By Wayne Arden
During the 2017-2018 New York State legislative session, which ended June 20, legislators were considering A8248A and its companion bill, S6600A. These bills would have allowed Tesla to expand from five to twenty stores in New York and did not require public spending. The bills had bipartisan support; forty-seven Assembly Members and twelve Senators were co-sponsors of the bills. The bills never came to a vote. This is a missed opportunity for New York and for the country.
First, Americans can buy virtually anything directly from a seller, including big-ticket items such as airline tickets, appliances, furniture, and houses. Why should automobiles be any different? The second largest seller of automobile insurance in the US is Geico, and Geico sells insurance directly to the public rather than indirectly via agents. There are no issues of safety at stake. IIHS and NHTSA have recognized Tesla vehicles as leaders in automobile safety, being some of the safest vehicles ever designed. State governments should let the market decide, allowing each consumer to choose which sales approach, direct or indirect, he or she prefers. The current restrictions that limit Tesla’s ability to sell directly to the public are an unjustifiable interference in free enterprise.
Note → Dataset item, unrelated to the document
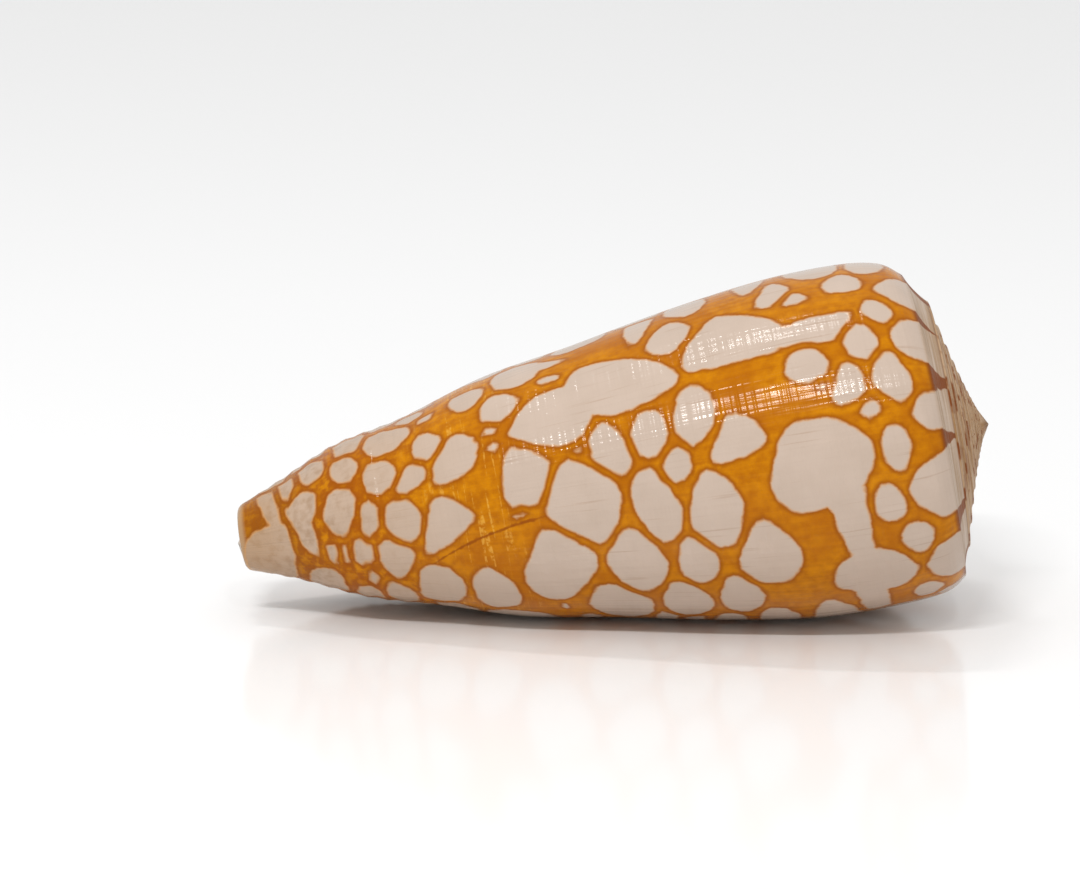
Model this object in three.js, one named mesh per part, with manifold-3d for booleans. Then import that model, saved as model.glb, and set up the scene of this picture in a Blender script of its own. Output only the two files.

Second, allowing Tesla to expand further in New York will generate jobs in high-growth market segments. In 2017, Tesla was the US market leader in sales of electric vehicles. If given the opportunity to expand, Tesla would respond by increasing sales in New York, sales of automobiles but also solar panels, solar roofs, and battery storage systems. Tesla’s expansion would spur competition and motivate others to respond in each of these segments. For example, per the Solar Foundation’s National Solar Jobs Census, solar employment grew 16% annually between 2012 and 2017 — nine times faster than the overall U.S. economy. At Tesla’s June 5 shareholder meeting, CEO Elon Musk stated that the battery storage industry will grow exponentially: “for many years to come, each incremental year will be about as much as all of the preceding years, which is a crazy growth rate.” Per Bloomberg New Energy Finance, the cumulative global investment in renewable energy and energy smart technologies since 2010 has been $2.5 trillion. Do we New Yorkers want to participate fully in the job growth represented by these promising market segments or will we be on the outside looking in?
New York is not an oil-producing state and does not have refineries. Consequently, nearly all of the money spent in New York on gasoline and diesel fuel goes out-of-state, to other oil-producing states or to other countries. By contrast, each electric mile driven would reverse that equation. About 85% of the electrical power consumed in New York is generated in-state. Therefore, as more New Yorkers choose to drive electric vehicles, they will generate in-state jobs: at utilities, Independent Power Producers (IPPs), solar panel installers, battery systems installers, etc. A back-of-the-napkin calculation of this effect is nearly $18 billion — that is a lot of economic stimulus. (This estimate uses the US DOE’s figure for 2016 transportation fuel consumed in New York of nearly seven billion gallons of gasoline and diesel fuel and assumes a price of $3.00 per gallon.) Readers from oil-producing states should note that a number of oil-producing countries, most notably Norway and the UAE, are investing heavily in renewable energy and electric vehicles to maximize export revenues generated from oil.
Third, accelerating the adoption of electric vehicles, solar panels, solar roofs, and battery storage systems will mitigate climate change. Per NASA and NOAA, 17 of the 18 warmest years on record have all occurred since 2001. In 2017, the Union of Concerned Scientists published a report titled “When Rising Seas Hit Home: Hard Choices Ahead for Hundreds of US Coastal Communities.” “From greater Boston to the tip of Key West, Florida, and from the Everglades in Florida to Corpus Christi, Texas, vast stretches of U.S. coasts will be host to chronically inundated communities by 2100 in both the intermediate and the high scenarios.” Researchers at the University of Colorado, Boulder, and Pennsylvania State University released a paper in May titled “Disaster on the Horizon: The Price Effect of Sea Level Rise.” Properties exposed to sea level rise across the country sell at a 7% discount relative to observably equivalent unexposed properties equidistant from the beach. The paper reflects the collective assessments of 460,000 buyers and sellers. American owners of coastal properties should be highly concerned; the discount has increased over time and, as global average temperatures continue to rise, will increase further.
Tesla is important because it is a catalyst for nascent high-growth market segments and a leader in sustainable technologies. Most Americans want a vibrant economy, a healthful environment, and actions taken to counter the ever-increasing effects of climate change. Eighteen states do not permit Tesla’s direct sales model: Alabama, Arkansas, Connecticut, Iowa, Kansas, Kentucky, Louisiana, Michigan, Montana, Nebraska, New Mexico, North Dakota, Oklahoma, South Carolina, South Dakota, Texas, West Virginia, and Wisconsin. In addition, a number of states, similar to New York, limit Tesla to a small number of stores. I urge legislators in New York and in other states to unleash the private sector by allowing unrestricted competition.